» **WHAT TO WORK ON**: Print, without altering anything, the lines from the one that holds "imported = [obj" to the one that holds "# Numbers, curves and skins", inclusive. No other lines belong in the output.

» **EXERCISE MATERIAL**:
+--

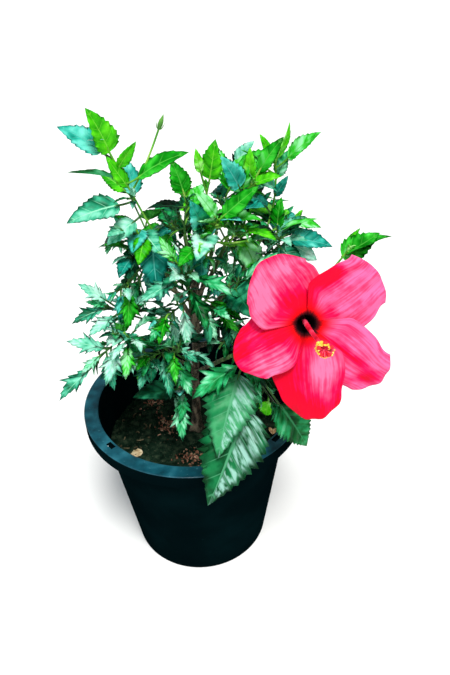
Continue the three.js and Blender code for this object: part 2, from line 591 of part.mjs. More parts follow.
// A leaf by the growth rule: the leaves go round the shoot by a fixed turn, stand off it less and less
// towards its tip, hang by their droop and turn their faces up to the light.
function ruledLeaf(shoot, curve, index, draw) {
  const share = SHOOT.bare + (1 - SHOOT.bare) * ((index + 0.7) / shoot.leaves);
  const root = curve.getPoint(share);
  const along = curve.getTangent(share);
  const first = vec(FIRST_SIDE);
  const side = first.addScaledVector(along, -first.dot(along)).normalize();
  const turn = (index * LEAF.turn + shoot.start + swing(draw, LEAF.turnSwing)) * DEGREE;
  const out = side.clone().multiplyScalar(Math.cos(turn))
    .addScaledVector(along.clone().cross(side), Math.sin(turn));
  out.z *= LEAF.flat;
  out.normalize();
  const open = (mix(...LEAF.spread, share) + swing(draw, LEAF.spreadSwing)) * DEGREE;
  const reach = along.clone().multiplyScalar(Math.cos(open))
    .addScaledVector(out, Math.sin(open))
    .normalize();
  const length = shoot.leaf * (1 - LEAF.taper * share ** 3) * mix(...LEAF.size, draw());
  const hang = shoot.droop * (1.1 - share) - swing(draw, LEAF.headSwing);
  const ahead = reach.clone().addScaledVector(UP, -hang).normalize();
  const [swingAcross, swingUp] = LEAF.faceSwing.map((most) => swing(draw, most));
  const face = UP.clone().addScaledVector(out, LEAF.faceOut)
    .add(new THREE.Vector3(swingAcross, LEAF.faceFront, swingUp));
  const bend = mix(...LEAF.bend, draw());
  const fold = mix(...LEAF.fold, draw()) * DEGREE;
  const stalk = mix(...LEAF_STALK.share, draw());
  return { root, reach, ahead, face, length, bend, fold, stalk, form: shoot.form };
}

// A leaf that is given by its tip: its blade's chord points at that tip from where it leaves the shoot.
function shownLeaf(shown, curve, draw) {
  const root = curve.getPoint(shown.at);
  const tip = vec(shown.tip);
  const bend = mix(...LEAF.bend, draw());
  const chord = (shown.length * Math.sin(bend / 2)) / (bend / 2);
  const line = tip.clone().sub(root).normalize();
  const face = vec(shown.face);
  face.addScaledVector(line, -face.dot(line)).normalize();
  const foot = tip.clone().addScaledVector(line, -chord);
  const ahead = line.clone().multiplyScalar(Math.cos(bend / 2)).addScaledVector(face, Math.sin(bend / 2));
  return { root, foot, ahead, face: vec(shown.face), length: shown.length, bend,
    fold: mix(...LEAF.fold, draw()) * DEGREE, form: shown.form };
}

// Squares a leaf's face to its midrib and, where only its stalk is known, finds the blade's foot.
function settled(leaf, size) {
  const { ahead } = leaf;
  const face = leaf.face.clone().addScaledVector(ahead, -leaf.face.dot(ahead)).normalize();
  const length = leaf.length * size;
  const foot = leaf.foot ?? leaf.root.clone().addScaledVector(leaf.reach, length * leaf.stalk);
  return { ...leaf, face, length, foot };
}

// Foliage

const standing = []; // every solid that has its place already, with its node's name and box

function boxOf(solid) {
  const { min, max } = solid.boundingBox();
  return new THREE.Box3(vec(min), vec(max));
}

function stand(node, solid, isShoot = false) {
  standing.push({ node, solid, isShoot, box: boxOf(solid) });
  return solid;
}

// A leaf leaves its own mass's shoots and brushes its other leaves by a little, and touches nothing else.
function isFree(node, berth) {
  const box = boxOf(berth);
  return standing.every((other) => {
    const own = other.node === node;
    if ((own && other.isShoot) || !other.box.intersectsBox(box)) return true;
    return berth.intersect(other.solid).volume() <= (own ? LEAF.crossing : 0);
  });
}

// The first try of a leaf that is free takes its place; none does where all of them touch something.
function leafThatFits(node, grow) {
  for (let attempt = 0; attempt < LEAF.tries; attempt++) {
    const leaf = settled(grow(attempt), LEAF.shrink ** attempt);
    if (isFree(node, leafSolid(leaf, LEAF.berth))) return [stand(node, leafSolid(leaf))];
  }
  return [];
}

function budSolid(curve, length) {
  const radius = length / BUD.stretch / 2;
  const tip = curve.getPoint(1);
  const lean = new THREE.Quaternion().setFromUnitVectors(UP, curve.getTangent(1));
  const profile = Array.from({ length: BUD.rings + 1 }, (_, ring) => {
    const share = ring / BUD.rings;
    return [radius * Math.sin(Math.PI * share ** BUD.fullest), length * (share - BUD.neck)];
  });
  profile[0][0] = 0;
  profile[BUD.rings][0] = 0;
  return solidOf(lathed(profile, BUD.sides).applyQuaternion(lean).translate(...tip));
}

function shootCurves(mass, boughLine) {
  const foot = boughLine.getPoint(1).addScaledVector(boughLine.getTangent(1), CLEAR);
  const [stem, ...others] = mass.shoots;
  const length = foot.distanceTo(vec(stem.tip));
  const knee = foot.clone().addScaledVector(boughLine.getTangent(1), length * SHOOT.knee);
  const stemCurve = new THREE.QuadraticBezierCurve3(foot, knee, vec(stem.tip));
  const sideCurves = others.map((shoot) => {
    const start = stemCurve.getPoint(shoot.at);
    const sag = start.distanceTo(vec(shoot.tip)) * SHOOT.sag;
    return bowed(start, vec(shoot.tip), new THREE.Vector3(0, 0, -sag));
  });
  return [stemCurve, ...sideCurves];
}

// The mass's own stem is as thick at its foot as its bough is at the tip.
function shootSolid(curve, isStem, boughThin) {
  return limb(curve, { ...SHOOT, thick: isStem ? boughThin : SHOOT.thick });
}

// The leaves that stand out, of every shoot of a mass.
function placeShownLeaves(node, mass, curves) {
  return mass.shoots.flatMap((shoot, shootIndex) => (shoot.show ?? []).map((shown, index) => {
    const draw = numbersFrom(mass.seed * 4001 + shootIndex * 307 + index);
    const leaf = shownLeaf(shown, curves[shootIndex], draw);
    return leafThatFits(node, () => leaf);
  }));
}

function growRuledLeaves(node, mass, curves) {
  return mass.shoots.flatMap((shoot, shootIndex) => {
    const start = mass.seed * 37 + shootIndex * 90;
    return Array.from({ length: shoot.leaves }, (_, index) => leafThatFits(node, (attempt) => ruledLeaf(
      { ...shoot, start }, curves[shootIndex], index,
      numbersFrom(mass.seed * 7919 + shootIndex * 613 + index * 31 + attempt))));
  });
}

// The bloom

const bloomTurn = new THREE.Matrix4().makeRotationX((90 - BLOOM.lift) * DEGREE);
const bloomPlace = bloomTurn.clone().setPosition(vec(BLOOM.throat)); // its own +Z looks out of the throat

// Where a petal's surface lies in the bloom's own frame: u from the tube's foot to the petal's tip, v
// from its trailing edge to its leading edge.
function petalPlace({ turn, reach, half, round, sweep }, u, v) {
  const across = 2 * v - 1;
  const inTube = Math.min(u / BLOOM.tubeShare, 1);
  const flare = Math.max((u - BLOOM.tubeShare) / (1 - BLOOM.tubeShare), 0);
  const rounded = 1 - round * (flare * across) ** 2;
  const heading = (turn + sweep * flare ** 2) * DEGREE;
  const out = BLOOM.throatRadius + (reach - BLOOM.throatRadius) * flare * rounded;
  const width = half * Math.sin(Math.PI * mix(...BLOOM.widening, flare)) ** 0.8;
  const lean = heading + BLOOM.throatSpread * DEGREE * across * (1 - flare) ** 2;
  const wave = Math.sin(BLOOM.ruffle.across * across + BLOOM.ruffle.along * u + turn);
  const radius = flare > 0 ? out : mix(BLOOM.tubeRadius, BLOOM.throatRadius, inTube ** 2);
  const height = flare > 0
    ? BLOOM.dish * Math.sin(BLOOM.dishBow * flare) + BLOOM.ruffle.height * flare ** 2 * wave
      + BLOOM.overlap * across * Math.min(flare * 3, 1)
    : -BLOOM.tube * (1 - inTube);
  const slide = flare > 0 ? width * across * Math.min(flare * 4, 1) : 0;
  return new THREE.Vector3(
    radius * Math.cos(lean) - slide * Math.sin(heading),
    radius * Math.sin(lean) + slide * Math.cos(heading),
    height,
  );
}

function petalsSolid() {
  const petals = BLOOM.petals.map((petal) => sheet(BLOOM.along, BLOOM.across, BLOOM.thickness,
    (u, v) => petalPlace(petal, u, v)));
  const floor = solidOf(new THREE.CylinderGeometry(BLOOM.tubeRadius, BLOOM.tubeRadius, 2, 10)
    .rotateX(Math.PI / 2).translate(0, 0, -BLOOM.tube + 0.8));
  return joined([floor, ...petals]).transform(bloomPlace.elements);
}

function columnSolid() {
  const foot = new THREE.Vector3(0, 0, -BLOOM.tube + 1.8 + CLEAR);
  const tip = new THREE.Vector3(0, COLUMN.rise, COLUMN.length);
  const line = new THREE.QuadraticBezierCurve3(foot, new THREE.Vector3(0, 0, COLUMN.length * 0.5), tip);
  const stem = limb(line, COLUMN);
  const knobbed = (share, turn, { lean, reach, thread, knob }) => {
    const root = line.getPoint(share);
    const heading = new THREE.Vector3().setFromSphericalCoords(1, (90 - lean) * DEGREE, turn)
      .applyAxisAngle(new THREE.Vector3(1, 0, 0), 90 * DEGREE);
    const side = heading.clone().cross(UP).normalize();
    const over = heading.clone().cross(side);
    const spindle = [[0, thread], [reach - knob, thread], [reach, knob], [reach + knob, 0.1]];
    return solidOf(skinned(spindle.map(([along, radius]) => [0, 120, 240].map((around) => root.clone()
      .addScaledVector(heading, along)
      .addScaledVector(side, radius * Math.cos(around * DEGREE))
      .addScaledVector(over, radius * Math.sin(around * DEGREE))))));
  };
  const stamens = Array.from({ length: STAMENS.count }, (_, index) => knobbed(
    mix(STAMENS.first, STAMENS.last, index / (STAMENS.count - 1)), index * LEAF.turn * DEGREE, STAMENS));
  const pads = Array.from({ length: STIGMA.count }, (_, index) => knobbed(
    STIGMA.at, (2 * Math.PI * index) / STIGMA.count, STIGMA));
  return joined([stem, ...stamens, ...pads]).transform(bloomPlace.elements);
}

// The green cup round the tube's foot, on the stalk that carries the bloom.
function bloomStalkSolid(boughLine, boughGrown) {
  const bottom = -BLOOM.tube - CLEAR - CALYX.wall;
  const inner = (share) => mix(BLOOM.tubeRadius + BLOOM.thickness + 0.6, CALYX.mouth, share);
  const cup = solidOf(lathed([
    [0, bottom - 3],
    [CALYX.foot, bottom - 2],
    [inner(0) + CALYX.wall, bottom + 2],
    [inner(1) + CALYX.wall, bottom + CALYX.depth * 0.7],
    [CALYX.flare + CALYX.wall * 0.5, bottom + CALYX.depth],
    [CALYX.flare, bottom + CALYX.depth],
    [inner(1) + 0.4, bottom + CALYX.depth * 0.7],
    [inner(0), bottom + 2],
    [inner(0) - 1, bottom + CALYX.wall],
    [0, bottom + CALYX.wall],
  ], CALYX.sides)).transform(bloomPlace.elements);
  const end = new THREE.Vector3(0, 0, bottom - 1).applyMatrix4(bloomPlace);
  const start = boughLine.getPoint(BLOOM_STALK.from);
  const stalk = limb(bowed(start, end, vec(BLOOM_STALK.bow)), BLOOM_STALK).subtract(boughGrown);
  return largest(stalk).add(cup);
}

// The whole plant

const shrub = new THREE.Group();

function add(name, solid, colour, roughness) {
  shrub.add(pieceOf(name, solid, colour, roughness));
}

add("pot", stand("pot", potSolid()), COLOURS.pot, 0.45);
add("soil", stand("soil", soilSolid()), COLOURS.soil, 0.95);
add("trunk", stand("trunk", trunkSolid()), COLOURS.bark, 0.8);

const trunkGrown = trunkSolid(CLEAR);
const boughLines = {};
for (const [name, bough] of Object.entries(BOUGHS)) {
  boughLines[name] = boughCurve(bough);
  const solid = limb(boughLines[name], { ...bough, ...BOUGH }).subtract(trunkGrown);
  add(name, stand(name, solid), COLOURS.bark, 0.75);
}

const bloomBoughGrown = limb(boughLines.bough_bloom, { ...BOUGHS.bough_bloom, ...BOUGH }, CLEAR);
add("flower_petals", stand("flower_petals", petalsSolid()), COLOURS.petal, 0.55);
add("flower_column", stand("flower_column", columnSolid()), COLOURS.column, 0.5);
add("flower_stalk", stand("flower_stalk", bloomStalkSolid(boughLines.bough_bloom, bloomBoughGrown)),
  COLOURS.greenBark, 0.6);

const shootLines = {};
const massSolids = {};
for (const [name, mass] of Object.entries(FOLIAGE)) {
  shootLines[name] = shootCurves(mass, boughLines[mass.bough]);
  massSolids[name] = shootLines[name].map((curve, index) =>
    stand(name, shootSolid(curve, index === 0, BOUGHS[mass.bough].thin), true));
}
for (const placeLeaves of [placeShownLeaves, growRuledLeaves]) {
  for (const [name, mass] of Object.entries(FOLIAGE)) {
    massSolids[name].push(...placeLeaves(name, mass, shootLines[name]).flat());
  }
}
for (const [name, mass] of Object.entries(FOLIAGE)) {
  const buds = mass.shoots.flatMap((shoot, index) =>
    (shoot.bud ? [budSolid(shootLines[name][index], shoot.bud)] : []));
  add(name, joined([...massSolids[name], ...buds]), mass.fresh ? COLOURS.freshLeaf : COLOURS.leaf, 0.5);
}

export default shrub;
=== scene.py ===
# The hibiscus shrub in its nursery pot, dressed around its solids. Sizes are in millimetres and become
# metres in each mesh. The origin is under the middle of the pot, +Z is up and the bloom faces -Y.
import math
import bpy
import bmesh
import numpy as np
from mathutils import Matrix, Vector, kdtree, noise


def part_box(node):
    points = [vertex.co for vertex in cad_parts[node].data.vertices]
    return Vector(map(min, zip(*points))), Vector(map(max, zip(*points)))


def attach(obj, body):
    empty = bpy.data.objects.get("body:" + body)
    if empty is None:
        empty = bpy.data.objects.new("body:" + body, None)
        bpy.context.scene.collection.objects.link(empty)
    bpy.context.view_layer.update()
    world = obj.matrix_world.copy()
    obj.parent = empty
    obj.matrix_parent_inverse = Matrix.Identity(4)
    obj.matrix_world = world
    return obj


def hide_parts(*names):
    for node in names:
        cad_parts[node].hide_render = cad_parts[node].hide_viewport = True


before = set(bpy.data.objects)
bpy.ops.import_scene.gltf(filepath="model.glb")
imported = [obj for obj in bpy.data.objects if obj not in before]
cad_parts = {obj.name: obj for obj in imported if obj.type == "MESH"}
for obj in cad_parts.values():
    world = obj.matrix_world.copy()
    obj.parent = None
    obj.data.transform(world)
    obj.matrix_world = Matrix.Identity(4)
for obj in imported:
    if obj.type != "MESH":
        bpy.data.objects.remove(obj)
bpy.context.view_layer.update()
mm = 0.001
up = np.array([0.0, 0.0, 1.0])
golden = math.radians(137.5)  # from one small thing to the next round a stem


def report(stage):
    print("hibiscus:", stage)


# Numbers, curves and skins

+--

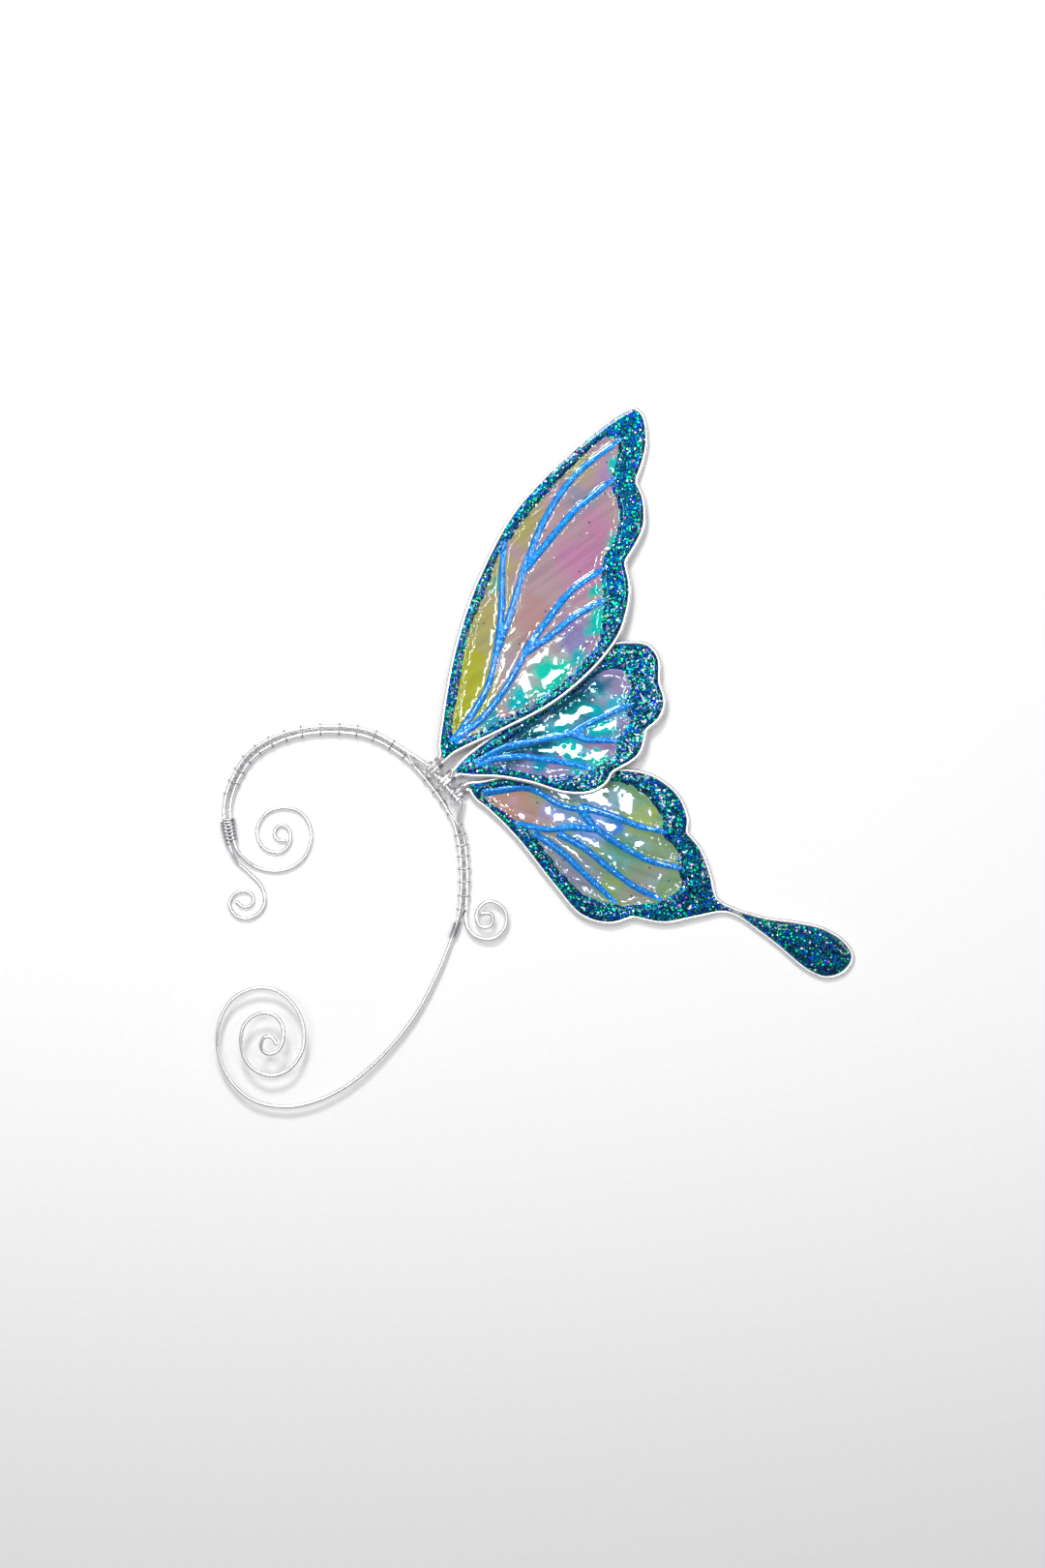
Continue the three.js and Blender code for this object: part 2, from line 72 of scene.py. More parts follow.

+--

» **CORRECT RESULT**:
imported = [obj for obj in bpy.data.objects if obj not in before]
cad_parts = {obj.name: obj for obj in imported if obj.type == "MESH"}
for obj in cad_parts.values():
    world = obj.matrix_world.copy()
    obj.parent = None
    obj.data.transform(world)
    obj.matrix_world = Matrix.Identity(4)
for obj in imported:
    if obj.type != "MESH":
        bpy.data.objects.remove(obj)
bpy.context.view_layer.update()
mm = 0.001
up = np.array([0.0, 0.0, 1.0])
golden = math.radians(137.5)  # from one small thing to the next round a stem


def report(stage):
    print("hibiscus:", stage)


# Numbers, curves and skins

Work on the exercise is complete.